To do –
Copy every line of the data exactly, leaving nothing out.
---------- Data block
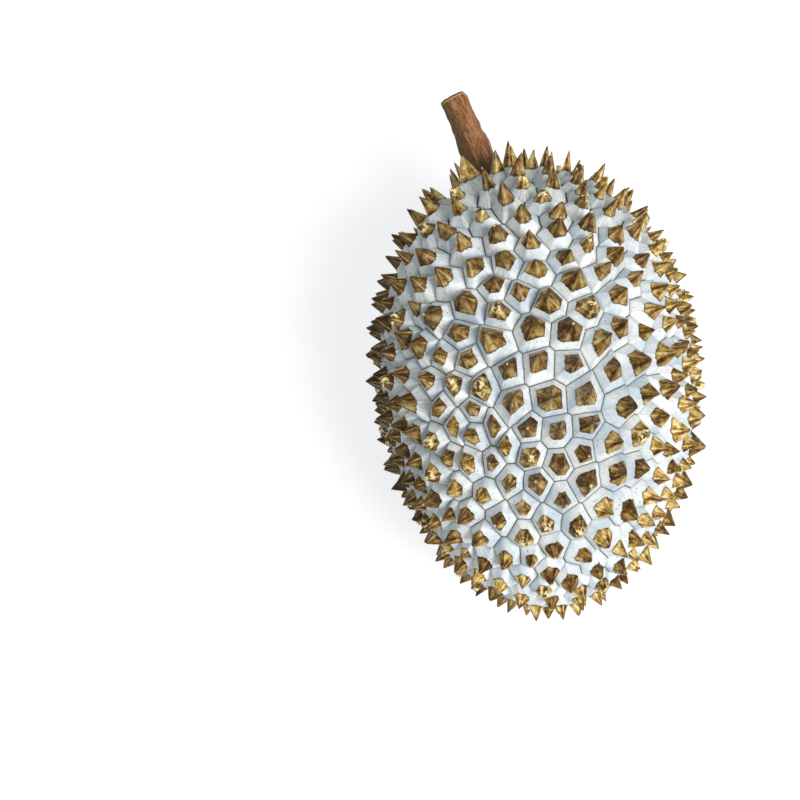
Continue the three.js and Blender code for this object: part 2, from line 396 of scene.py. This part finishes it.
def build_fruit():
    cells = read_cells()
    atlas_side = math.ceil(math.sqrt(len(cells)))
    rim, sunk = lay_grooves(cells)
    points = [sunk]
    marks = [np.zeros((len(rim), len(MARKS)))]
    quads, triangles = [], []
    quad_facts, triangle_facts = [], []
    count = len(rim)
    chance = random.Random(THORN_SEED)
    for number, cell in enumerate(cells):
        columns = cell["columns"]
        width = len(columns)
        if cell["collar"]:
            along = COLLAR_ALONG
            rows, tip, broken = collar_rows(cell, rim[columns])
        else:
            along = ALONG
            rows, tip, broken = thorn_rows(cell, rim[columns], chance)
        grid = np.stack([rim[columns], *rows])
        points += [grid[1:].reshape(-1, 3), [tip]]
        marks += cell_marks(cell, grid, along, broken)

        ids = np.concatenate([columns, count + np.arange(width * len(rows))]).reshape(-1, width)
        tip_id = count + width * len(rows)
        count = tip_id + 1
        uv, uv_middle, turn = island_map(grid, tip, number, atlas_side)
        facts = cell_facts(uv, turn, along, chance.random())
        quads.append(ring_of(ids).reshape(-1, 4))
        quad_facts.append(ring_of(facts).reshape(-1, FACTS))

        after = np.roll(np.arange(width), -1)
        triangles.append(np.stack([ids[-1], ids[-1][after], np.full(width, tip_id)], -1))
        top = (facts[-1] + facts[-1][after]) / 2
        top[:, :2] = uv_middle
        top[:, 4] = along[-1]
        triangle_facts.append(np.stack([facts[-1], facts[-1][after], top], 1).reshape(-1, FACTS))

    points = np.concatenate(points)
    points[:, 2] = np.maximum(points[:, 2], 0)
    faces = [face for part in quads + triangles for face in part.tolist()]
    corners = np.concatenate(quad_facts + triangle_facts)
    marks = np.concatenate(marks)
    return make_piece("fruit_rind", points, faces, dict(zip(MARKS, marks.T)), corners)


def make_piece(name, points, faces, marks, corners):
    """A smooth mesh object. Each of marks is one number a vertex. corners holds FACTS numbers for each face
    corner: its place in the baked image (2), the direction round the thorn or stalk (2), the share along it,
    and a number of the thorn's own."""
    mesh = bpy.data.meshes.new(name)
    mesh.from_pydata(points.tolist(), [], faces)
    mesh.update()
    for mark, values in marks.items():
        mesh.attributes.new(mark, "FLOAT", "POINT").data.foreach_set("value", values.astype(np.float32))
    uv = mesh.uv_layers.new(name="OFBake")
    uv.uv.foreach_set("vector", corners[:, :2].astype(np.float32).ravel())
    grain = mesh.attributes.new("grain", "FLOAT_VECTOR", "CORNER")
    grain.data.foreach_set("vector", corners[:, 2:5].astype(np.float32).ravel())
    own = mesh.attributes.new("own", "FLOAT", "CORNER")
    own.data.foreach_set("value", corners[:, 5].astype(np.float32))
    mesh.shade_smooth()
    piece = bpy.data.objects.new(name, mesh)
    bpy.context.scene.collection.objects.link(piece)
    return piece


# --- The stalk's fine mesh -----------------------------------------------------------------------------

STALK_AROUND = 96                # faces round the stalk, and along it
STALK_ROWS = 110
STALK_SINK = 0.9 * MM            # how far the stalk's foot reaches into the collar
FOOT_SLICE = 0.5 * MM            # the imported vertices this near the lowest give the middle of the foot
CUT_SLICE = 3 * MM               # and those this near the highest give the middle of the cut
MEASURED = (0.004, 0.94)         # its radius is read between these shares of its length
CUT_INSIDE = 0.9                 # the cut's height is read at this share of the radius
# The bumps in the bark: their size, and their height.
BARK_RELIEF = ((6.0 * MM, 0.6 * MM), (2.2 * MM, 0.4 * MM), (1.0 * MM, 0.2 * MM))
BARK_STRETCH = 2.6               # how much longer than wide the bumps are
BARK_SEED = 7
BARK_THICKER = 0.5 * MM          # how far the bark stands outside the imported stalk
# Where along the stalk each swelling is, how high it is, and how long as a share of the stalk.
KNUCKLES = ((0.58, 0.5 * MM, 0.03), (0.74, 0.4 * MM, 0.04))
CHIP_DEPTH = 5.0 * MM            # how far the cut falls away at its right-hand corner
CHIP_START = 0.35                # how far right that starts, as a share of the radius
CHIP_REACH = 0.6                 # and how much further right it is full
CUT_RELIEF = 0.22 * MM
CUT_RELIEF_SIZE = 2.2 * MM
CUT_INSET = (0.97, 0.86, 0.70, 0.53, 0.36, 0.18)   # radii of the rings of points across the cut

# The stalk in the image that colours are baked to, a square of side 1.
WALL_MARGIN = 0.02
WALL_WIDTH = 0.7
WALL_HEIGHT = 0.96
CUT_MIDDLE = (0.86, 0.5)
CUT_RADIUS = 0.11
FOOT_MIDDLE = (0.86, 0.2)
FOOT_RADIUS = 0.05


class StalkShape:
    """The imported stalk, measured outwards from a line through it."""

    def __init__(self):
        mesh = welded("stalk")
        points = np.array([v.co for v in mesh.verts])
        self.tree = BVHTree.FromBMesh(mesh)
        mesh.free()
        axis = np.linalg.svd(points - points.mean(0))[2][0]
        self.axis = axis * np.sign(axis[1])
        reach = (points - points.mean(0)) @ self.axis
        self.foot = points[reach < reach.min() + FOOT_SLICE].mean(0)
        self.cut = points[reach > reach.max() - CUT_SLICE].mean(0)
        self.length = np.linalg.norm(self.cut - self.foot)
        self.side = unit(np.cross(self.axis, [0, 0, 1]))
        self.over = np.cross(self.axis, self.side)

    def middle(self, share):
        """The point of the line at this share of the length."""
        return self.foot + (self.cut - self.foot) * share

    def radius(self, share, spoke):
        """How far the stalk's surface is from the line there, along the spoke."""
        middle = self.middle(share)
        hit = self.tree.ray_cast(Vector(middle), Vector(spoke))[0]
        return np.linalg.norm(np.array(hit) - middle)

    def cut_height(self, offset):
        """How high the cut is over this offset from the middle, as a share of the length."""
        above = self.cut + offset + self.axis * self.length
        hit = self.tree.ray_cast(Vector(above), Vector(-self.axis))[0]
        return (np.array(hit) - self.foot) @ self.axis / self.length

    def local(self, points, stretch):
        """The points along side, over and axis, shortened along the axis by stretch."""
        points = points - self.foot
        return np.stack([points @ self.side, points @ self.over, points @ self.axis / stretch], -1)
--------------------
Complete answer –
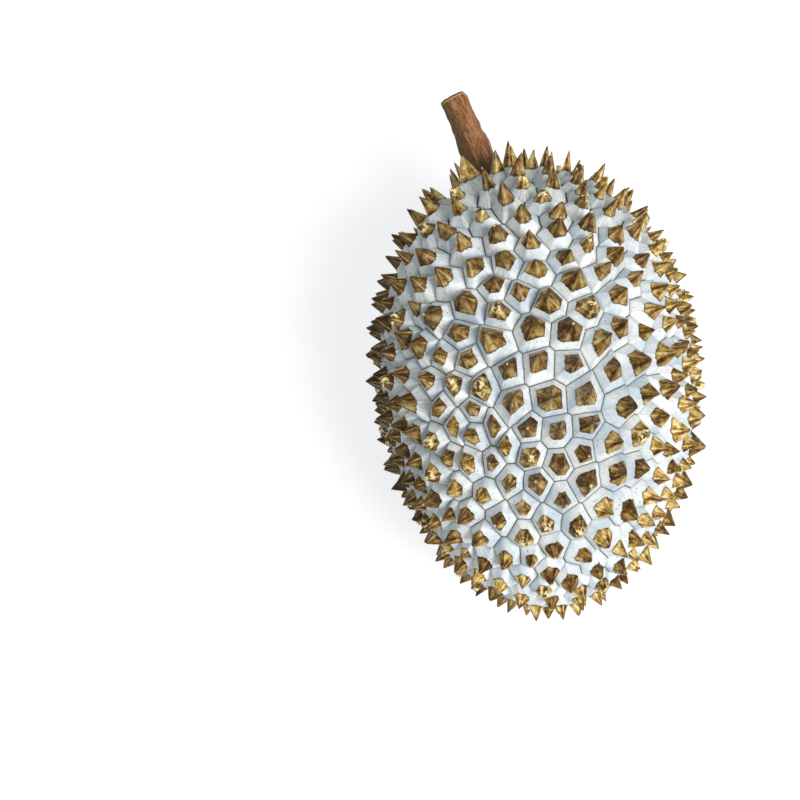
Continue the three.js and Blender code for this object: part 2, from line 396 of scene.py. This part finishes it.
def build_fruit():
    cells = read_cells()
    atlas_side = math.ceil(math.sqrt(len(cells)))
    rim, sunk = lay_grooves(cells)
    points = [sunk]
    marks = [np.zeros((len(rim), len(MARKS)))]
    quads, triangles = [], []
    quad_facts, triangle_facts = [], []
    count = len(rim)
    chance = random.Random(THORN_SEED)
    for number, cell in enumerate(cells):
        columns = cell["columns"]
        width = len(columns)
        if cell["collar"]:
            along = COLLAR_ALONG
            rows, tip, broken = collar_rows(cell, rim[columns])
        else:
            along = ALONG
            rows, tip, broken = thorn_rows(cell, rim[columns], chance)
        grid = np.stack([rim[columns], *rows])
        points += [grid[1:].reshape(-1, 3), [tip]]
        marks += cell_marks(cell, grid, along, broken)

        ids = np.concatenate([columns, count + np.arange(width * len(rows))]).reshape(-1, width)
        tip_id = count + width * len(rows)
        count = tip_id + 1
        uv, uv_middle, turn = island_map(grid, tip, number, atlas_side)
        facts = cell_facts(uv, turn, along, chance.random())
        quads.append(ring_of(ids).reshape(-1, 4))
        quad_facts.append(ring_of(facts).reshape(-1, FACTS))

        after = np.roll(np.arange(width), -1)
        triangles.append(np.stack([ids[-1], ids[-1][after], np.full(width, tip_id)], -1))
        top = (facts[-1] + facts[-1][after]) / 2
        top[:, :2] = uv_middle
        top[:, 4] = along[-1]
        triangle_facts.append(np.stack([facts[-1], facts[-1][after], top], 1).reshape(-1, FACTS))

    points = np.concatenate(points)
    points[:, 2] = np.maximum(points[:, 2], 0)
    faces = [face for part in quads + triangles for face in part.tolist()]
    corners = np.concatenate(quad_facts + triangle_facts)
    marks = np.concatenate(marks)
    return make_piece("fruit_rind", points, faces, dict(zip(MARKS, marks.T)), corners)


def make_piece(name, points, faces, marks, corners):
    """A smooth mesh object. Each of marks is one number a vertex. corners holds FACTS numbers for each face
    corner: its place in the baked image (2), the direction round the thorn or stalk (2), the share along it,
    and a number of the thorn's own."""
    mesh = bpy.data.meshes.new(name)
    mesh.from_pydata(points.tolist(), [], faces)
    mesh.update()
    for mark, values in marks.items():
        mesh.attributes.new(mark, "FLOAT", "POINT").data.foreach_set("value", values.astype(np.float32))
    uv = mesh.uv_layers.new(name="OFBake")
    uv.uv.foreach_set("vector", corners[:, :2].astype(np.float32).ravel())
    grain = mesh.attributes.new("grain", "FLOAT_VECTOR", "CORNER")
    grain.data.foreach_set("vector", corners[:, 2:5].astype(np.float32).ravel())
    own = mesh.attributes.new("own", "FLOAT", "CORNER")
    own.data.foreach_set("value", corners[:, 5].astype(np.float32))
    mesh.shade_smooth()
    piece = bpy.data.objects.new(name, mesh)
    bpy.context.scene.collection.objects.link(piece)
    return piece


# --- The stalk's fine mesh -----------------------------------------------------------------------------

STALK_AROUND = 96                # faces round the stalk, and along it
STALK_ROWS = 110
STALK_SINK = 0.9 * MM            # how far the stalk's foot reaches into the collar
FOOT_SLICE = 0.5 * MM            # the imported vertices this near the lowest give the middle of the foot
CUT_SLICE = 3 * MM               # and those this near the highest give the middle of the cut
MEASURED = (0.004, 0.94)         # its radius is read between these shares of its length
CUT_INSIDE = 0.9                 # the cut's height is read at this share of the radius
# The bumps in the bark: their size, and their height.
BARK_RELIEF = ((6.0 * MM, 0.6 * MM), (2.2 * MM, 0.4 * MM), (1.0 * MM, 0.2 * MM))
BARK_STRETCH = 2.6               # how much longer than wide the bumps are
BARK_SEED = 7
BARK_THICKER = 0.5 * MM          # how far the bark stands outside the imported stalk
# Where along the stalk each swelling is, how high it is, and how long as a share of the stalk.
KNUCKLES = ((0.58, 0.5 * MM, 0.03), (0.74, 0.4 * MM, 0.04))
CHIP_DEPTH = 5.0 * MM            # how far the cut falls away at its right-hand corner
CHIP_START = 0.35                # how far right that starts, as a share of the radius
CHIP_REACH = 0.6                 # and how much further right it is full
CUT_RELIEF = 0.22 * MM
CUT_RELIEF_SIZE = 2.2 * MM
CUT_INSET = (0.97, 0.86, 0.70, 0.53, 0.36, 0.18)   # radii of the rings of points across the cut

# The stalk in the image that colours are baked to, a square of side 1.
WALL_MARGIN = 0.02
WALL_WIDTH = 0.7
WALL_HEIGHT = 0.96
CUT_MIDDLE = (0.86, 0.5)
CUT_RADIUS = 0.11
FOOT_MIDDLE = (0.86, 0.2)
FOOT_RADIUS = 0.05


class StalkShape:
    """The imported stalk, measured outwards from a line through it."""

    def __init__(self):
        mesh = welded("stalk")
        points = np.array([v.co for v in mesh.verts])
        self.tree = BVHTree.FromBMesh(mesh)
        mesh.free()
        axis = np.linalg.svd(points - points.mean(0))[2][0]
        self.axis = axis * np.sign(axis[1])
        reach = (points - points.mean(0)) @ self.axis
        self.foot = points[reach < reach.min() + FOOT_SLICE].mean(0)
        self.cut = points[reach > reach.max() - CUT_SLICE].mean(0)
        self.length = np.linalg.norm(self.cut - self.foot)
        self.side = unit(np.cross(self.axis, [0, 0, 1]))
        self.over = np.cross(self.axis, self.side)

    def middle(self, share):
        """The point of the line at this share of the length."""
        return self.foot + (self.cut - self.foot) * share

    def radius(self, share, spoke):
        """How far the stalk's surface is from the line there, along the spoke."""
        middle = self.middle(share)
        hit = self.tree.ray_cast(Vector(middle), Vector(spoke))[0]
        return np.linalg.norm(np.array(hit) - middle)

    def cut_height(self, offset):
        """How high the cut is over this offset from the middle, as a share of the length."""
        above = self.cut + offset + self.axis * self.length
        hit = self.tree.ray_cast(Vector(above), Vector(-self.axis))[0]
        return (np.array(hit) - self.foot) @ self.axis / self.length

    def local(self, points, stretch):
        """The points along side, over and axis, shortened along the axis by stretch."""
        points = points - self.foot
        return np.stack([points @ self.side, points @ self.over, points @ self.axis / stretch], -1)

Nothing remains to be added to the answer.